OK, so the last one’s not so strange. But here are some details on each.
It’s possible you haven’t filled your car’s gas tank in a few weeks or longer. Even still, you’ve probably heard: You could buy a cheap cup of coffee, a razor, an iTunes song or a gallon of gas for under a buck.
I saw cars lining up to get 94-cent gas the other day at my neighborhood fueling station. That matched the lowest price in the state on April 27, according to fuel tracking firm GasBuddy LLC.
The story’s a bit different statewide. The average price at the pump that day was $1.38 a gallon, according to GasBuddy. That still beats the national average of $1.74 a gallon on April 27. When would you guess the last time gas in Missouri was this cheap?
Scrolling through GasBuddy’s records, I found the answer. It was 2016. In February that year the statewide average also rang in at $1.38 per gallon.
It wasn’t all that long ago Missourians were paying nearly $4 a gallon.
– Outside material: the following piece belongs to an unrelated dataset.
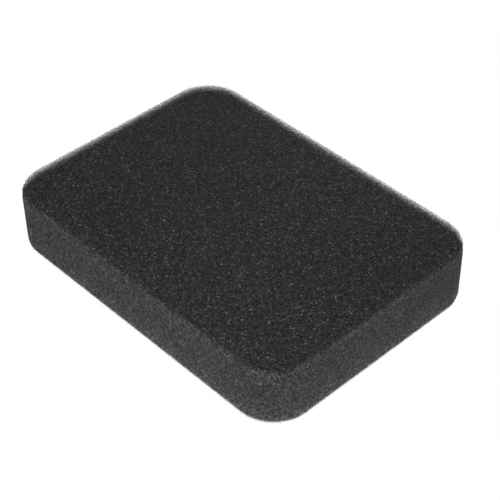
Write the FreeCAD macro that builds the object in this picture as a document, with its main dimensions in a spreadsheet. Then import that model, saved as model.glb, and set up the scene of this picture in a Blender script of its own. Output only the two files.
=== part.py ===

That was back in 2008.
With gas as low as it is now, my 14-year-old son even took notice as we drove by the station. In his youthful wisdom, he suggested I stock up. You know, “Get some extra gas cans, dad.” Until we did the math on those unnecessary expenses for the fuel storage plan. Still, I like the way he thinks.
The next day, gas prices in Springfield did rise a bit. But I’ll take $1.17 a gallon any day.
Just one thing: Where am I going to go?
If your office staff is like ours at Springfield Business Journal, you’ve exchanged some cooking recipes and ideas while we’ve all been working from home. I’ve noticed working on our craft in the kitchen has become an outlet for some lately.
Right on cue, Springfield-based novelist Beth Carter put together “The Quarantine Cookbook.”
Carter is known for writing romance novels. So, it’s a bit of a break from her norm but not that far off, right? Among the nearly 200 recipes, the cookbook has a section for five-ingredient dishes, vegetarian meals and comfort food. Who couldn’t use a little comfort food right now?
Check Amazon for e-book ($4) and paperback ($9) copies. Carter says she’s donating proceeds to Tunnel2Towers, which provides housing for fallen COVID-19 health care workers and first responders with young children. Her real motivation for the fundraiser cookbook: Her brother is a flight nurse for Mercy.
Metropolitan Grill might have done one better.
While Springfield restaurants can’t have dine-in guests, chef Pat Duran and his team created a way for its fine dining to be prepared in their customers’ kitchens. It’s a contest called the Quarantine Cook-off Challenge. Participants buy a Date Night Dream Box complete with the ingredients to prepare a special meal at home, and once complete, they post pictures and videos of their creations. Winners are announced on the restaurant’s Facebook page.
Congrats to the first-round winners Jonathan and Audrey Garard of Grooms Office Environments. By the way, they received a dinner for 10 at Metro Grill, where Duran will recreate the dish. Another congrats to Duran for the creative way to drum up restaurant business in challenging times.
The state auditor’s office and the governor’s office appear to be butting heads over the federal stimulus funds awarded to Missouri.
Here’s the deal: Auditor Nicole Galloway is attempting to track the state’s spending of COVID-19 relief funding, but she says Gov. Mike Parson is not cooperating to the fullest extent. Galloway in early April requested seven items of “basic information” from state departments on how those offices planned to spend the money, and she claims the only response was a letter on April 22 from Parson’s office that didn’t answer her questions.
The letters are posted to Auditor.Mo.gov.
The reply from Parson’s office says Galloway’s requests extend beyond her constitutional powers.
“We are unable to divert substantial resources during this time of state emergency to respond to your office’s extra-constitutional investigation,” the letter from the governor’s office reads.
It goes on to point Galloway to the Office of Administration’s creation of 15 funds to track the receipt and expenditure of the federal funds. And it refers the auditor to ongoing memoranda issued to state agencies that may answer her financial questions.
“Given your access to the SAM II Financial system, your office is likely quite aware of the creation of these funds,” the letter says. “This system gives your office the opportunity to review state expenditures, from these funds or any other fund, at any time.”
This fight’s not over. Maybe it’s just a prelude to their run for governor later this year.